The scene of this picture is both haunting and heart wrenching
Proper disposal of personal attire
A very few moments more and Funai slowly ambles forth to take on Kaiji's challenge. Turns out Kaiji made up his mind about being sent off to the dreaded other room for having an even number of cards. His group will hold an odd number of cards after they play Funai, so they can't finish their remaining cards off by playing themselves. Kaiji, as usual, offers to be sacrificed for the sake of his "friends". Yet, he places an astoundingly simple quest on their whiny shoulders before heading off to the gloomy compartment: they are supposed to use three star pendants to free him (they have 10 now). Simple as it seems, something happens to render the ties of true friendship asunder...

Kaiji seventh episode

Funai deftly dodges Kaiji's swivelling point blank  strike?!
We are approaching Kaiji's final standoff. The trio of struggling commoners is running out of options to
This quote has stayed with me for years.
acquire the remaining necessary star pendants to finish their ordeal and start over and Funai, the second main culprit for Kaiji's despondency is calling the shots now by drawing everyone's attention to himself with a decided speech. This he addresses to the candidates still on the main deck, those whose fate is hinging upon their will to fight, to risk being sent to the other room confined to a life of everlasting hard labour.
Funai, at long last, earns others' distrust after all his "suspicious antics"
Unforgiving zawa zawas.

That's it. They're afraid because the stakes are overwhelmingly cruel now. With few people left, they're unable to make the decisive move and challenge. They're not sure whether they'd rather wait for the contest to come to an end and bet their remaining hope on the supposedly easier star buyout, or risk losing it all by challenging an equally desperate opponent. They've become mobilised in a crippling way that is not for anyone involved, including Funai. So much so that he makes a life-saving proposal to all: re-shuffling their cards and starting over! Needless to say, this does not bode well with Kaiji, because doing so will reveal to all that Kaiji and his two comrades are holding the bulk of the cards. At any rate, Kaiji buys into Funai's scheme and pleads to take part in it. It was soon explained that they will reshuffle their cards and have them handed back according to the number
Kaiji discloses Funai's ruse. Notice Andou's look of justice meted out.
of cards that each had prior to the set-up. Funai casts Kaiji's deck into the air and stands up to finish his business. Kaiji is unable to settle up with him because he has to pick his cards, and quickly, before they finish it off among themselves and leave Kaiji and his comrades stranded aground on the rocks of life.

Angry men.

Blued-out scenes build up dramatic effects.
Kaiji eyes up potential prey items.
Furuhata sure does a good job at looking all fretted out

Kaiji sixth episode

Who can down high-flying Kaiji? No-one, it seems. But with that little thing called time looming over them all, they need to make haste and collect the necessary number of stars to make their getaway from the vessel cruising the waters of hell.

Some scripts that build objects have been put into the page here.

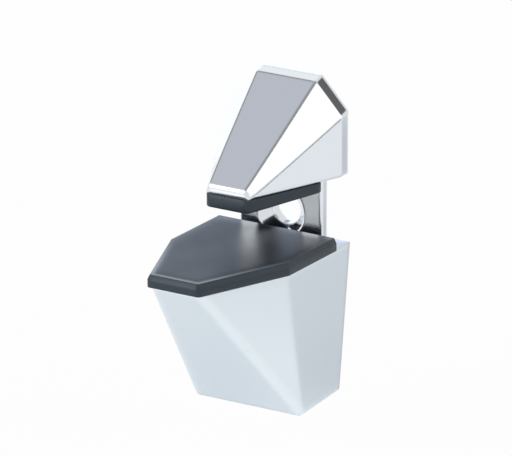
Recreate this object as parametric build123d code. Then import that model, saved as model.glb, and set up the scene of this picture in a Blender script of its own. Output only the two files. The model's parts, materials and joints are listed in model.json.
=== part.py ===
from build123d import *
import os

# Shelf support that clamps a glass or wooden shelf between two padded jaws on a wall.
# Sizes are in millimetres. The wall is the plane Y = 0, the shelf lies on the -Y side and
# Z points up. The origin is where the axis of the wall screw meets the wall.

# Wall screw hole through the stem
wall_hole_radius = 3.7
countersink_radius = 6.3
countersink_rim_round = 0.4
wall_boss_wall = 2.4

# Stem, which joins the upper jaw to the clamping screw
stem_width = 21.5
stem_thickness = 2.8
stem_standoff = 2.4
stem_edge_round = 0.7
stem_root = 5.0
lug_radius = 5.4
lug_height = 6.0
foot_gap = 0.5

# Jaw opening at the nose as shown, and the thinnest shelf that the jaws still hold
shelf_gap = 9.6
thinnest_shelf = 3.0
hole_above_lower_pad = 3.2

# Lower body, a faceted casting with a kite-shaped top and a smaller foot
body_height = 36.0
body_width = 30.0
body_depth = 49.0
body_nose_width = 12.4
body_shoulder_depth = 26.5
foot_depth = 18.3
foot_front_width = 28.1
foot_back_width = 24.6
body_wall = 2.2
body_edge_round = 1.4
guide_thickness = 2.0
guide_overlap = 2.0
slide_clearance = 0.15

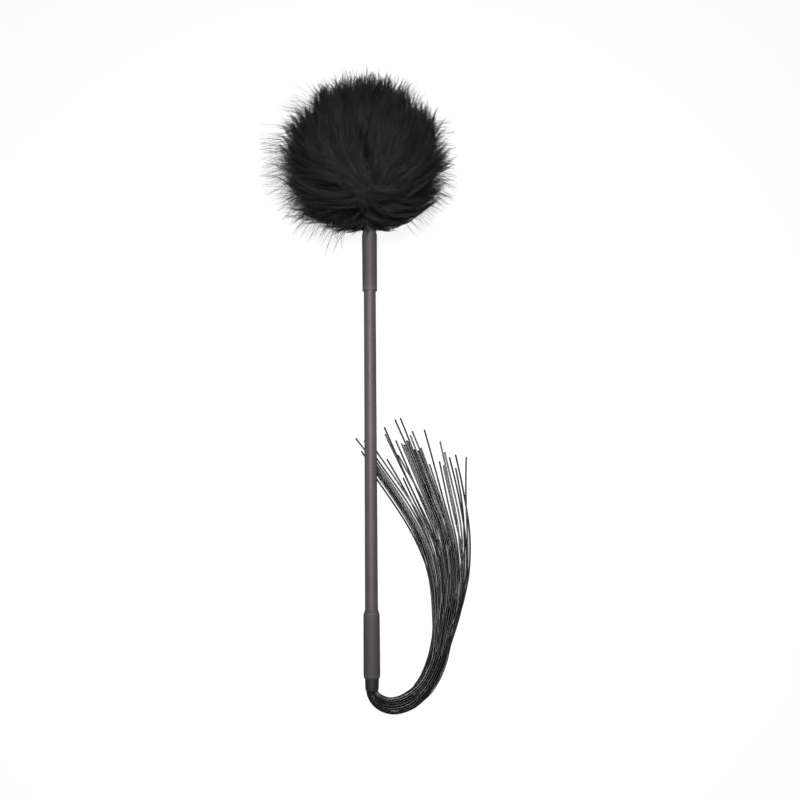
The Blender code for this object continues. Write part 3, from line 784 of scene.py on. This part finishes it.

Reminds me of my times playing Super Mario Bros. 3 at that card stage.

The narrator's voice acquires a poignant tone at this point
Funai is a natural-born chieftain
Soulless people might want to take a swipe at Kaiji too.
In the final throes of the troubling night, Funai happily sallies by before Kaiji, before casually taking a seat beside him as though nothing had happened. The very man responsible for Kaiji's despondency is right alongside him and he does nothing! I thought had been fuming at Funai's going back on his word. But Kaiji does lash out at him as expected. Funai repeats the same behaviour as in their first encounter: he spews  more clues to Kaiji about the current state of affairs on the ship. He tells Kaiji to heed to his knowledge of the scarce number of cards remaining on the floor, before waving a cocked finger to a static set of downcast people at the other side of the hall. They are those who had quit earlier than expected, and won't play any longer. Rather, they are just waiting until time's up and then they'll try to buy stars from those who have spares. This means the number of potential contenders are all the more reduced. This crippling side of reality plays on Kaiji's mind and Funai tries to cash in on it by urging him to trade some of his cards for an extra star pendant. The scene is kind of hilarious for this gloomy context. Funai attempts to kindly talk Kaiji into accepting the deal by waving a star in front of him as Kaiji puckers his face in an effort to keep his self control! He grinds his teeth and shuts his eyelids furiously while Funai sings the praises of stuffing the star into his pocket and ditching his wimpy teammates. All this is too much for Kaiji and he abruptly shoves Funai off, knocking him butt-first on the floor and scattering his stars. Funai gets to his feet and fitfully picks up his precious stars, all the while telling Kaiji what a bitch of a man he is and that he will never win in life due to his soft attitude regarding loyalty and faithfulness to remaining part of a team.

In quick succession Kaiji assembles the other two members and entrusts them with all the money he had on him. From what I could tell, he fears falling prey to some temptation suggesting he should leave his friends stranded. Both parties agree that Kaiji should not be left with monetary resources so Andou and Furuhata pocket the damning bills without further ado. Kaiji is still the appointed leader, but now he can't afford to make decisions on his own without consulting with the other members.

What Kaiji just did couldn't be described as something short of noble. He had just got away from disaster by the skin of his teeth and now his neverending faith in his homies compells him to leave them with the remainder of his funds. Since the only way to succeed is for them to work and act as a team, it might be reasonable for Kaiji to treat possesssions not as his own, but as belonging to the whole group. As long as this leads to victory, it's fine. But I'd have mighty reservations about placing valuables in other people's trust, let alone if I hadly knew them.
The black suit's all seeing eye didn't catch anyone cheating, so it never happened.